Brubaker, David. Promise and Peril: Understanding and Managing Change and Conflict in Congregations. The Alban Institute, 2009. ISBN: 978-1-56699-382-1.
Meet the Author
Since 2004, David Brubaker has served as Associate Professor of Organizational Studies at the Center for Justice and Peacebuilding at Eastern Mennonite University. Brubaker is a member of the Alban Institute and has 20 years of experience in workplace mediation, training and organizational and congregational consulting. For more information, visit his faculty page.

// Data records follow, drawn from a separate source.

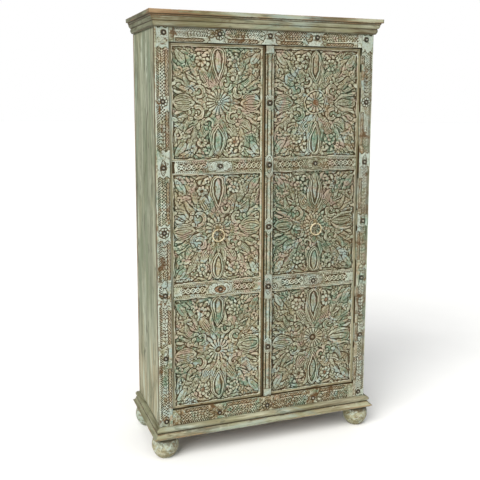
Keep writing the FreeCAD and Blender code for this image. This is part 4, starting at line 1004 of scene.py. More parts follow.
def carve_midrail(name, step=1.5):
    p = MIDRAILS[name]
    (x0, x1), (z0, z1) = p["x"], p["z"]
    R = Relief(grid_lines(x0, x1, step), grid_lines(z0, z1, step), -0.5, "mid" + name)
    X, Z = R.X, R.Z
    st = R.step
    zm, hz = (z0 + z1) / 2, (z1 - z0) / 2
    sx, sz = p["stud"]
    # thin beaded borders above and below
    for s in (-1, 1):
        zb = zm + s * (hz - 7.5)
        R.H = blendin(R.H, strokes(X, Z - zb, 8.0, -3.4, 3.1, lean=s * 0.8, width=12), 3.6 - np.abs(Z - zb), st)
    for lo, hi in p["fields"]:
        m, h = (lo + hi) / 2, (hi - lo) / 2
        cusp = 5.0 * np.cos(2 * math.pi * (Z - zm) / (2 * hz - 26))
        sd = np.minimum(h - np.abs(X - m) + cusp - 2, hz - 13.0 - np.abs(Z - zm))
        weave = np.maximum(guilloche(X - lo, Z - zm, 42.0, 10.8, 2.7, -4.4, 3.9, 3.0), guilloche(X - lo + 10.5, Z - zm, 42.0, 5.2, 2.2, -4.4, 3.2, 0.1))
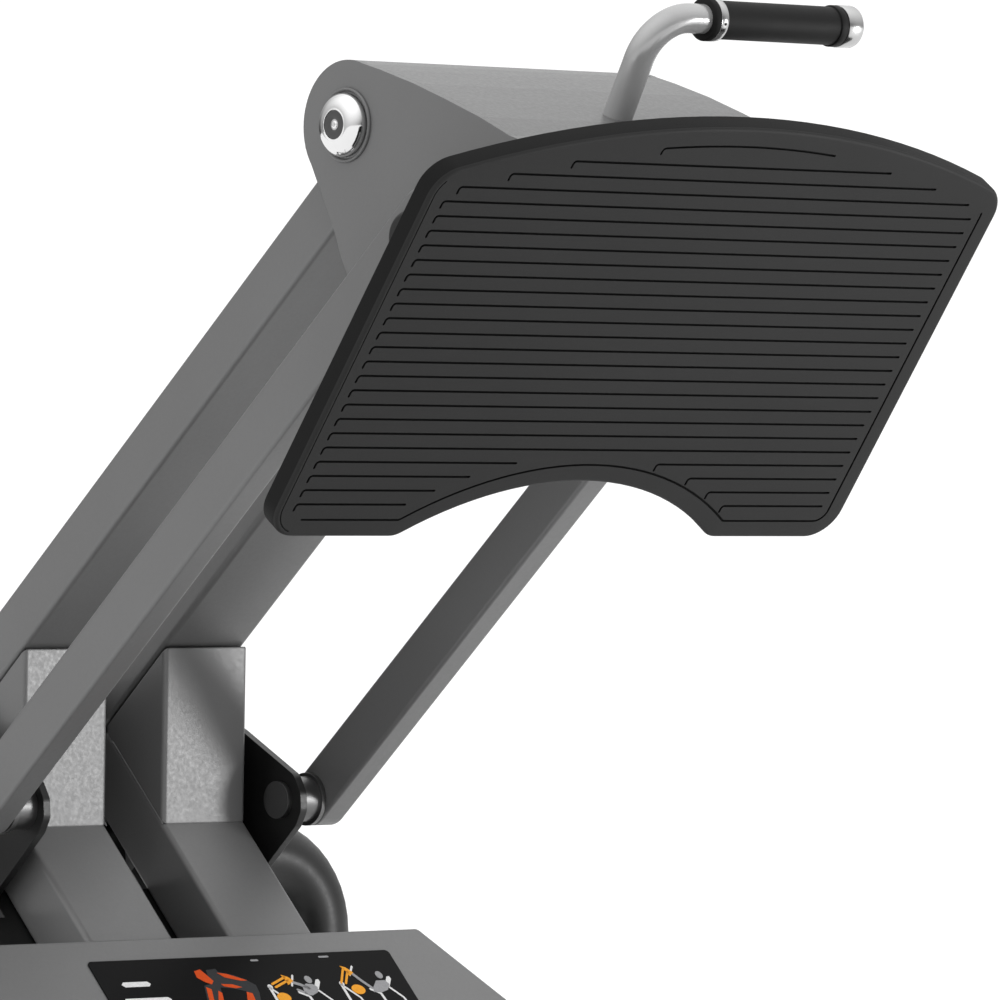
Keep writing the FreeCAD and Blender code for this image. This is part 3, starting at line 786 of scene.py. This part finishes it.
def turned(name, sections, material):
    """A turned piece on the grip's axis from (x, radius) sections, closed at both ends."""
    bm = lathe([(sections[0][0], 0.0)] + sections + [(sections[-1][0], 0.0)], GRIP, 1, 64)
    return make(name, bm, material, "carriage", angle=40)


start = sleeve_low.x
turned("grip_flange", [(start - 0.0105, 0.0160), (start - 0.0100, 0.0188), (start - 0.0085, 0.0198),
                       (start - 0.0045, 0.0198), (start - 0.0040, 0.0190)], M["rubber"])
turned("grip_band", [(start - 0.0041, 0.0180), (start - 0.0040, 0.0194), (start - 0.0034, 0.0198),
                     (start + 0.0036, 0.0198), (start + 0.0042, 0.0194), (start + 0.0043, 0.0174)],
       M["grip_band"])
SCREW_R, SCREW_TURN = 0.0014, math.radians(105)    # the band's screw, turned towards the seat
bm = bmesh.new()
bmesh.ops.create_cone(bm, cap_ends=True, segments=20, radius1=SCREW_R, radius2=SCREW_R, depth=0.001)
place = Matrix.Translation(GRIP + Vector((start, 0, 0))) @ Matrix.Rotation(SCREW_TURN, 4, "X")
bmesh.ops.transform(bm, matrix=place @ Matrix.Translation((0, 0, 0.0195)), verts=bm.verts)
make("grip_band_screw", bm, M["rubber"], "carriage")
last = end_low.x
turned("grip_lip", [(last - 0.0090, 0.0174), (last - 0.0086, 0.0186), (last - 0.0074, 0.0190),
                    (last - 0.0012, 0.0190), (last - 0.0004, 0.0184)], M["rubber"])
end = turned("grip_cap", [(last, 0.0178), (last + 0.0004, 0.0190), (last + 0.0012, 0.0194),
                          (last + 0.0160, 0.0194), (last + 0.0176, 0.0188), (last + 0.0186, 0.0176),
                          (last + 0.0190, 0.0150)], M["grip_band"])
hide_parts("grip_end")

# ---- floor, light, camera ------------------------------------------------------------------------------
VIEW_TURN = math.radians(-42)
bm = bmesh.new()
# the floor and the narrow wall it curves up into: (distance, height, half width)
lines = [(-40, 0, 30), (14, 0, 30), (15, 0.15, 3), (16, 0.6, 3), (16.8, 1.6, 3), (17, 3, 3), (17, 12, 3)]
rows = [[bm.verts.new((x, y, z)) for x in (-half, half)] for y, z, half in lines]
for a, b in zip(rows, rows[1:]):
    bm.faces.new((a[0], a[1], b[1], b[0]))
mesh = bpy.data.meshes.new("studio_floor")
bm.to_mesh(mesh)
bm.free()
floor = bpy.data.objects.new("studio_floor", mesh)
bpy.context.scene.collection.objects.link(floor)
n = Nodes("pale_floor")
mesh.materials.append(n.finish(grey(0.26), n.remap(n.noise(3.0), 0.3, 0.7, 0.75, 0.85),
                               Specular_IOR_Level=0.1, Emission_Color=(1.0, 1.0, 1.0, 1.0),
                               Emission_Strength=0.82))
floor.rotation_euler = (0, 0, VIEW_TURN)
floor.location = (0, 0, -0.0005)
smooth_over(floor)

world = bpy.data.worlds.new("studio")
bpy.context.scene.world = world
world.use_nodes = True
tree = world.node_tree
sky = tree.nodes["Background"]


def sky_math(op, a, b=0.0):
    node = tree.nodes.new("ShaderNodeMath")
    node.operation = op
    for i, value in enumerate((a, b)):
        if isinstance(value, bpy.types.NodeSocket):
            tree.links.new(value, node.inputs[i])
        else:
            node.inputs[i].default_value = value
    return node.outputs[0]


# Softboxes overhead and at both sides, written as a sky that is brighter where it faces them. The camera
# sees it white.
SKY_TOP, SKY_RIGHT, SKY_LEFT = 1.44, 0.41, 0.75
compass = tree.nodes.new("ShaderNodeSeparateXYZ")
tree.links.new(tree.nodes.new("ShaderNodeTexCoord").outputs["Generated"], compass.inputs[0])
east, _, high = compass.outputs
west = sky_math("MULTIPLY", east, -1.0)
total = sky_math("MULTIPLY", sky_math("MAXIMUM", high, 0.0), SKY_TOP)
total = sky_math("ADD", total, sky_math("MULTIPLY", sky_math("MAXIMUM", east, 0.0), SKY_RIGHT))
total = sky_math("ADD", total, sky_math("MULTIPLY", sky_math("MAXIMUM", west, 0.0), SKY_LEFT))
seen = tree.nodes.new("ShaderNodeLightPath").outputs["Is Camera Ray"]
tree.links.new(sky_math("MAXIMUM", total, seen), sky.inputs["Strength"])
sky.inputs["Color"].default_value = (1, 1, 1, 1)


def area(name, location, target, size, power):
    light = bpy.data.lights.new(name, "AREA")
    light.shape, light.size, light.size_y, light.energy = "RECTANGLE", size[0], size[1], power
    obj = bpy.data.objects.new(name, light)
    obj.location = location
    obj.rotation_euler = (Vector(target) - Vector(location)).to_track_quat("-Z", "Y").to_euler()
    bpy.context.scene.collection.objects.link(obj)


area("key", FRONT + Vector((2.49, -3.13, 0.0)), FRONT, (0.8, 0.8), 51)

cam = bpy.data.objects.new("camera", bpy.data.cameras.new("camera"))
bpy.context.scene.collection.objects.link(cam)
cam.data.sensor_width, cam.data.lens = 36.0, 319.28
cam.data.clip_start, cam.data.clip_end = 0.1, 100.0
cam.location = FRONT + Vector((-5.37954, -6.49806, 0.18277))
cam.rotation_euler = (math.radians(90.2907), 0, VIEW_TURN)
bpy.context.scene.camera = cam
bpy.context.scene.view_settings.view_transform = "Standard"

The research was originally conducted for his doctoral dissertation and has been utilized in this book primarily to “provide insights and tools for congregational leaders, both lay and clergy, to be more effective change agents and conflict managers” (p.4). The research involved 100 congregations with similar church polity and geography. Brubaker devotes a chapter to each of the two congregational changes with the highest correlation to conflict: changes to decision-making structure and adding or deleting a worship service. His research also refuted anecdotal evidence that building campaigns or changes in size are causes of conflict.
Brubaker’s four conclusions:
- Change is inevitable in religious congregations, and conflict virtually so.
- What congregations say they fight about (the identified issue) may be less significant than the underlying organizational factors (the systemic issues).
- Knowing that conflict correlates with structural, cultural and leadership changes is of value for leaders, not so that they can avoid making such changes but so that they can prepare for the resistance and conflict that is likely to result.
- Effective congregational leaders will use the tools of their own tradition – including Scripture and ritual – to facilitate the change process (p.120-121).
So What?
“Where there is change, there is conflict may be too simple a description. Where there are insufficiently planned changes to the core meaning-making functions and power relationships of the congregation, there is likely to be conflict may be a less memorable phrase. It seems, however, to be a more accurate conclusion” (p. 110).
“The key issue to successful change efforts may be the quality of the change management process” (p. 119).
- How effective are you as a change management leader? How do you build a team that partners with you in that process and how do you select the appropriate members for that team?
- Do you ever fail to move forward with a needed change because of the presumed resistance and conflict that may result? How can you create a healthy evaluative structure that will lessen the likelihood of this type of decision making paralysis?
- Have you ever led a congregation through a change in decision-making structure or the addition or deletion of a worship service? If so, what did you learn from that process?